BRIEF - Reproduce each of the lines word for word.

DATA SECTION -

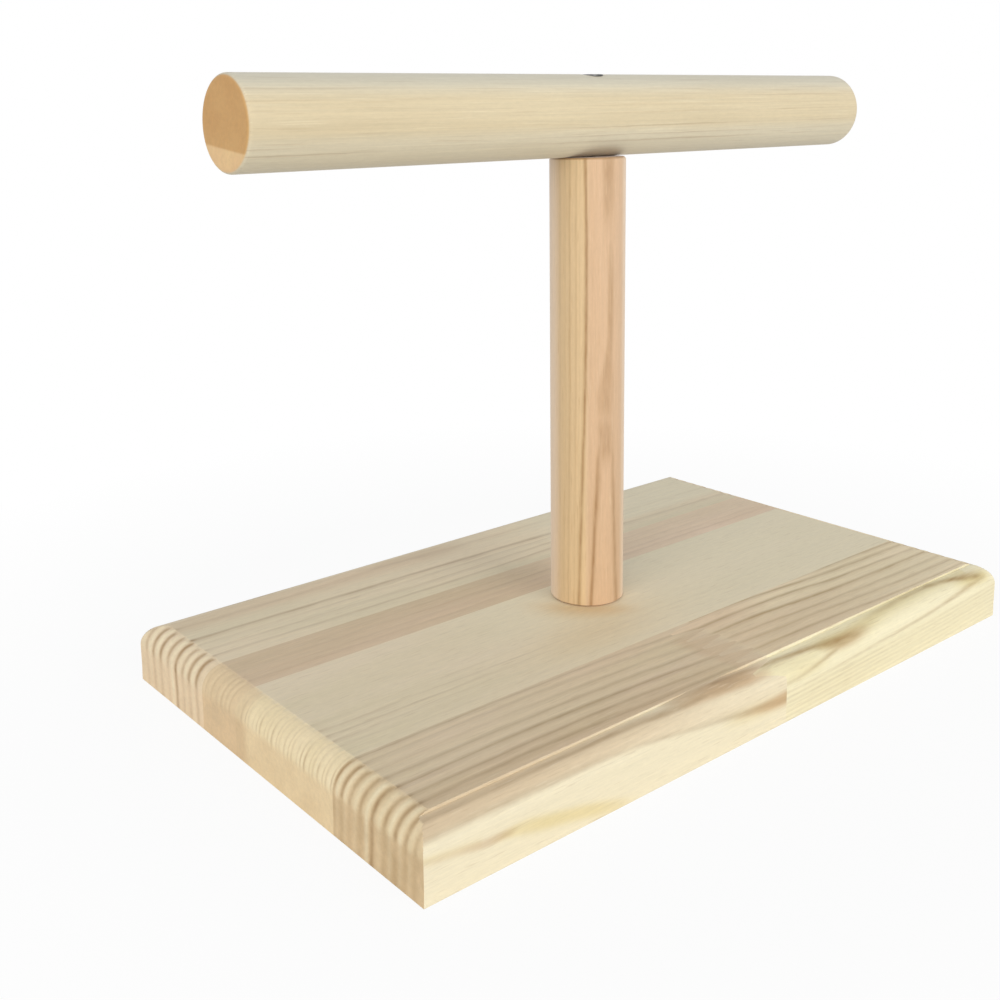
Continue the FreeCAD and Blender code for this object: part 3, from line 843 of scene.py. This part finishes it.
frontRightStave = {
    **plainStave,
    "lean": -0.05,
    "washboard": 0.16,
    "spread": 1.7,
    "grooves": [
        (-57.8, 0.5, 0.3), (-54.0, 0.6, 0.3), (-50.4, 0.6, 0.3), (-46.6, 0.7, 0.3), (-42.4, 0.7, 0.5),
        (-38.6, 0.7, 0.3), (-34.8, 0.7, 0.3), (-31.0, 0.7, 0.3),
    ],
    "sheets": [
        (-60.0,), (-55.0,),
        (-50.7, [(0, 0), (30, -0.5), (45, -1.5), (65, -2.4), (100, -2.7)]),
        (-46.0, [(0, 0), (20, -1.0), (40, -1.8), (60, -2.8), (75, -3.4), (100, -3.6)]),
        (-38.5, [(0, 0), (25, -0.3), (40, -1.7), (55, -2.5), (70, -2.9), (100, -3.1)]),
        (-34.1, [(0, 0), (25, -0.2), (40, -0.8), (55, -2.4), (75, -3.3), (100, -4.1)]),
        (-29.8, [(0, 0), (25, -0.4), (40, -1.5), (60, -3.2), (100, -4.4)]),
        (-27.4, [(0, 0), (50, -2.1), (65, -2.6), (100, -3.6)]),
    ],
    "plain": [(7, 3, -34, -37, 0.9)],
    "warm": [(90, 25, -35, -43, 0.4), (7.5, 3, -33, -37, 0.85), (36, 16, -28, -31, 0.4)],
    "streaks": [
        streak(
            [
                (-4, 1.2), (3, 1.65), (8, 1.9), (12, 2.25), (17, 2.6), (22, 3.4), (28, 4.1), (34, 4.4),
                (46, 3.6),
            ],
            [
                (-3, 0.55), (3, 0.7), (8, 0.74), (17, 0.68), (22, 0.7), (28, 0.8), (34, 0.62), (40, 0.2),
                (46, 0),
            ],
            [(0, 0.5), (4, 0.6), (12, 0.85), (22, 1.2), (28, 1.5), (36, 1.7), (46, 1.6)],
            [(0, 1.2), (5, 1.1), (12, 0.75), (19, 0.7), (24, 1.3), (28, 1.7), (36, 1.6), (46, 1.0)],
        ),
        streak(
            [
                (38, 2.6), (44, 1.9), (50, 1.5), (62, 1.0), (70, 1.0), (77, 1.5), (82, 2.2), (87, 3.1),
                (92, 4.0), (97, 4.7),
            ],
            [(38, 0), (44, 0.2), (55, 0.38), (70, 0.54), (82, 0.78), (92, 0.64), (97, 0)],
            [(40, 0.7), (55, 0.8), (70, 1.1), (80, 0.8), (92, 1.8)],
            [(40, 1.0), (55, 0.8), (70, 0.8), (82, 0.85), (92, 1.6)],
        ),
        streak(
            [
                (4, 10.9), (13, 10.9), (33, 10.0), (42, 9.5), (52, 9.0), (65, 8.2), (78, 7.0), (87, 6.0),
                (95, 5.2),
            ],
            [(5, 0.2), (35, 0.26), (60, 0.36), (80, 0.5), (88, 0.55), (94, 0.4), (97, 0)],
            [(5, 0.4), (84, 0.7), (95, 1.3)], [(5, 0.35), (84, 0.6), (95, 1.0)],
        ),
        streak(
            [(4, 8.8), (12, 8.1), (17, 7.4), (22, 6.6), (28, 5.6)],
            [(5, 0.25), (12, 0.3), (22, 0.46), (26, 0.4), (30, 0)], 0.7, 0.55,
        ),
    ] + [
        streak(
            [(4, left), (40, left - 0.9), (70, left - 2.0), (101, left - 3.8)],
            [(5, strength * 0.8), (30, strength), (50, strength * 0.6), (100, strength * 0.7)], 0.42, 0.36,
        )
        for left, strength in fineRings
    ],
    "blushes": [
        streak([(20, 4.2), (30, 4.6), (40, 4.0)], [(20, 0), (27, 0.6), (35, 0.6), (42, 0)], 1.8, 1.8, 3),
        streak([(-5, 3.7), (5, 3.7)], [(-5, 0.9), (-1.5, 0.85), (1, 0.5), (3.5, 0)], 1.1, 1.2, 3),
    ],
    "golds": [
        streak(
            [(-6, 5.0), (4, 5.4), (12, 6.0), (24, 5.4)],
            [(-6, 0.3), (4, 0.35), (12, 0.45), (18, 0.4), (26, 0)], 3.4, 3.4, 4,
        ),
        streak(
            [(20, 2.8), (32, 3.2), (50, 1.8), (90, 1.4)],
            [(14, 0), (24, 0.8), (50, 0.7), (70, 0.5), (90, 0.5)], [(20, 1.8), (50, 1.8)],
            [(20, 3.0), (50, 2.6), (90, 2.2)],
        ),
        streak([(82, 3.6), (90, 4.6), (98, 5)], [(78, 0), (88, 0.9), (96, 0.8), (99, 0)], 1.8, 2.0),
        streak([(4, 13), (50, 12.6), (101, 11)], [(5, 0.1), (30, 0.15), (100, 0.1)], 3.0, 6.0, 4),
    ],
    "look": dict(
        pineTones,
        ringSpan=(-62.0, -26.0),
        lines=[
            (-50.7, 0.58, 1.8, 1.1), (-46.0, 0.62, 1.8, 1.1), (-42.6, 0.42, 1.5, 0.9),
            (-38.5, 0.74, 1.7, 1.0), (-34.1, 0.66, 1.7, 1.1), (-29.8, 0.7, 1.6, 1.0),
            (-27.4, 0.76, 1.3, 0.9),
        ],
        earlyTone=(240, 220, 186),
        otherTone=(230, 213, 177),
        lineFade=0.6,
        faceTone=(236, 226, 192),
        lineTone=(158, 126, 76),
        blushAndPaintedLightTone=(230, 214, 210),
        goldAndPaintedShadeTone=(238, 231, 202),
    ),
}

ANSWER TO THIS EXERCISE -
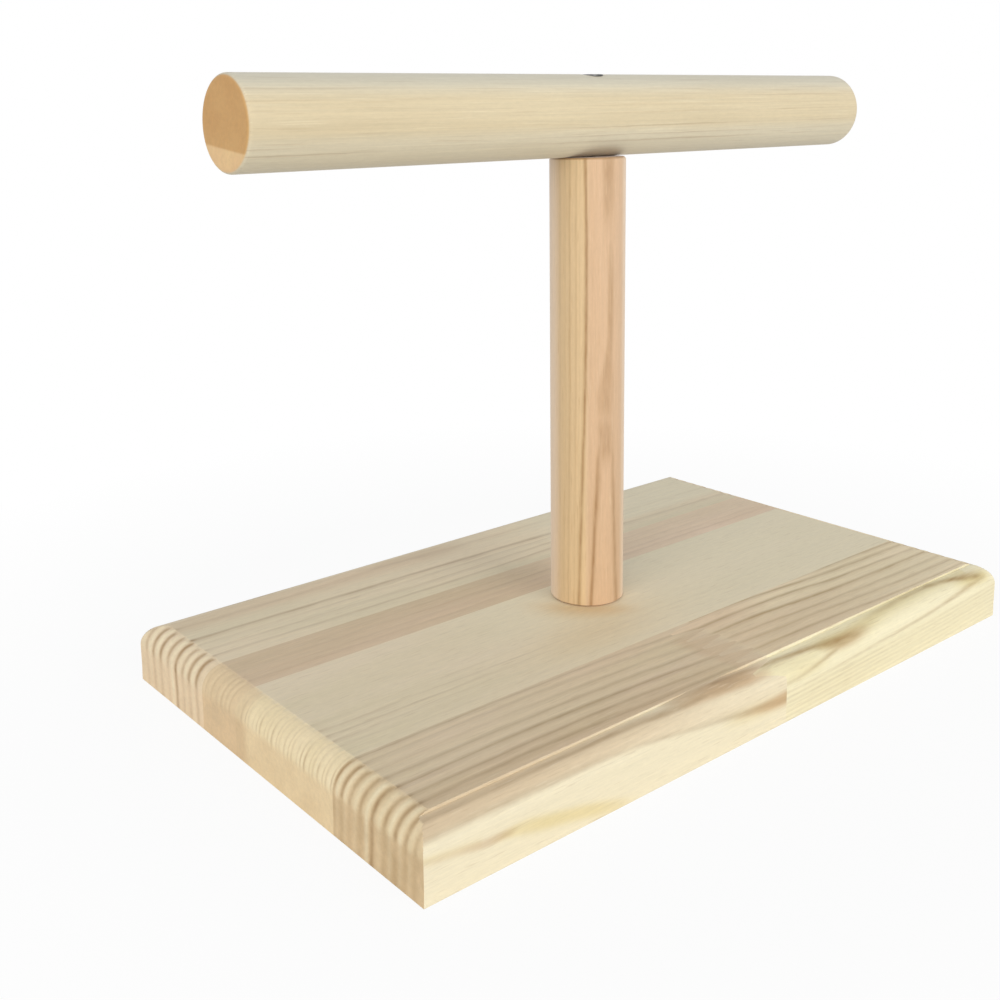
Continue the FreeCAD and Blender code for this object: part 3, from line 843 of scene.py. This part finishes it.
frontRightStave = {
    **plainStave,
    "lean": -0.05,
    "washboard": 0.16,
    "spread": 1.7,
    "grooves": [
        (-57.8, 0.5, 0.3), (-54.0, 0.6, 0.3), (-50.4, 0.6, 0.3), (-46.6, 0.7, 0.3), (-42.4, 0.7, 0.5),
        (-38.6, 0.7, 0.3), (-34.8, 0.7, 0.3), (-31.0, 0.7, 0.3),
    ],
    "sheets": [
        (-60.0,), (-55.0,),
        (-50.7, [(0, 0), (30, -0.5), (45, -1.5), (65, -2.4), (100, -2.7)]),
        (-46.0, [(0, 0), (20, -1.0), (40, -1.8), (60, -2.8), (75, -3.4), (100, -3.6)]),
        (-38.5, [(0, 0), (25, -0.3), (40, -1.7), (55, -2.5), (70, -2.9), (100, -3.1)]),
        (-34.1, [(0, 0), (25, -0.2), (40, -0.8), (55, -2.4), (75, -3.3), (100, -4.1)]),
        (-29.8, [(0, 0), (25, -0.4), (40, -1.5), (60, -3.2), (100, -4.4)]),
        (-27.4, [(0, 0), (50, -2.1), (65, -2.6), (100, -3.6)]),
    ],
    "plain": [(7, 3, -34, -37, 0.9)],
    "warm": [(90, 25, -35, -43, 0.4), (7.5, 3, -33, -37, 0.85), (36, 16, -28, -31, 0.4)],
    "streaks": [
        streak(
            [
                (-4, 1.2), (3, 1.65), (8, 1.9), (12, 2.25), (17, 2.6), (22, 3.4), (28, 4.1), (34, 4.4),
                (46, 3.6),
            ],
            [
                (-3, 0.55), (3, 0.7), (8, 0.74), (17, 0.68), (22, 0.7), (28, 0.8), (34, 0.62), (40, 0.2),
                (46, 0),
            ],
            [(0, 0.5), (4, 0.6), (12, 0.85), (22, 1.2), (28, 1.5), (36, 1.7), (46, 1.6)],
            [(0, 1.2), (5, 1.1), (12, 0.75), (19, 0.7), (24, 1.3), (28, 1.7), (36, 1.6), (46, 1.0)],
        ),
        streak(
            [
                (38, 2.6), (44, 1.9), (50, 1.5), (62, 1.0), (70, 1.0), (77, 1.5), (82, 2.2), (87, 3.1),
                (92, 4.0), (97, 4.7),
            ],
            [(38, 0), (44, 0.2), (55, 0.38), (70, 0.54), (82, 0.78), (92, 0.64), (97, 0)],
            [(40, 0.7), (55, 0.8), (70, 1.1), (80, 0.8), (92, 1.8)],
            [(40, 1.0), (55, 0.8), (70, 0.8), (82, 0.85), (92, 1.6)],
        ),
        streak(
            [
                (4, 10.9), (13, 10.9), (33, 10.0), (42, 9.5), (52, 9.0), (65, 8.2), (78, 7.0), (87, 6.0),
                (95, 5.2),
            ],
            [(5, 0.2), (35, 0.26), (60, 0.36), (80, 0.5), (88, 0.55), (94, 0.4), (97, 0)],
            [(5, 0.4), (84, 0.7), (95, 1.3)], [(5, 0.35), (84, 0.6), (95, 1.0)],
        ),
        streak(
            [(4, 8.8), (12, 8.1), (17, 7.4), (22, 6.6), (28, 5.6)],
            [(5, 0.25), (12, 0.3), (22, 0.46), (26, 0.4), (30, 0)], 0.7, 0.55,
        ),
    ] + [
        streak(
            [(4, left), (40, left - 0.9), (70, left - 2.0), (101, left - 3.8)],
            [(5, strength * 0.8), (30, strength), (50, strength * 0.6), (100, strength * 0.7)], 0.42, 0.36,
        )
        for left, strength in fineRings
    ],
    "blushes": [
        streak([(20, 4.2), (30, 4.6), (40, 4.0)], [(20, 0), (27, 0.6), (35, 0.6), (42, 0)], 1.8, 1.8, 3),
        streak([(-5, 3.7), (5, 3.7)], [(-5, 0.9), (-1.5, 0.85), (1, 0.5), (3.5, 0)], 1.1, 1.2, 3),
    ],
    "golds": [
        streak(
            [(-6, 5.0), (4, 5.4), (12, 6.0), (24, 5.4)],
            [(-6, 0.3), (4, 0.35), (12, 0.45), (18, 0.4), (26, 0)], 3.4, 3.4, 4,
        ),
        streak(
            [(20, 2.8), (32, 3.2), (50, 1.8), (90, 1.4)],
            [(14, 0), (24, 0.8), (50, 0.7), (70, 0.5), (90, 0.5)], [(20, 1.8), (50, 1.8)],
            [(20, 3.0), (50, 2.6), (90, 2.2)],
        ),
        streak([(82, 3.6), (90, 4.6), (98, 5)], [(78, 0), (88, 0.9), (96, 0.8), (99, 0)], 1.8, 2.0),
        streak([(4, 13), (50, 12.6), (101, 11)], [(5, 0.1), (30, 0.15), (100, 0.1)], 3.0, 6.0, 4),
    ],
    "look": dict(
        pineTones,
        ringSpan=(-62.0, -26.0),
        lines=[
            (-50.7, 0.58, 1.8, 1.1), (-46.0, 0.62, 1.8, 1.1), (-42.6, 0.42, 1.5, 0.9),
            (-38.5, 0.74, 1.7, 1.0), (-34.1, 0.66, 1.7, 1.1), (-29.8, 0.7, 1.6, 1.0),
            (-27.4, 0.76, 1.3, 0.9),
        ],
        earlyTone=(240, 220, 186),
        otherTone=(230, 213, 177),
        lineFade=0.6,
        faceTone=(236, 226, 192),
        lineTone=(158, 126, 76),
        blushAndPaintedLightTone=(230, 214, 210),
        goldAndPaintedShadeTone=(238, 231, 202),
    ),
}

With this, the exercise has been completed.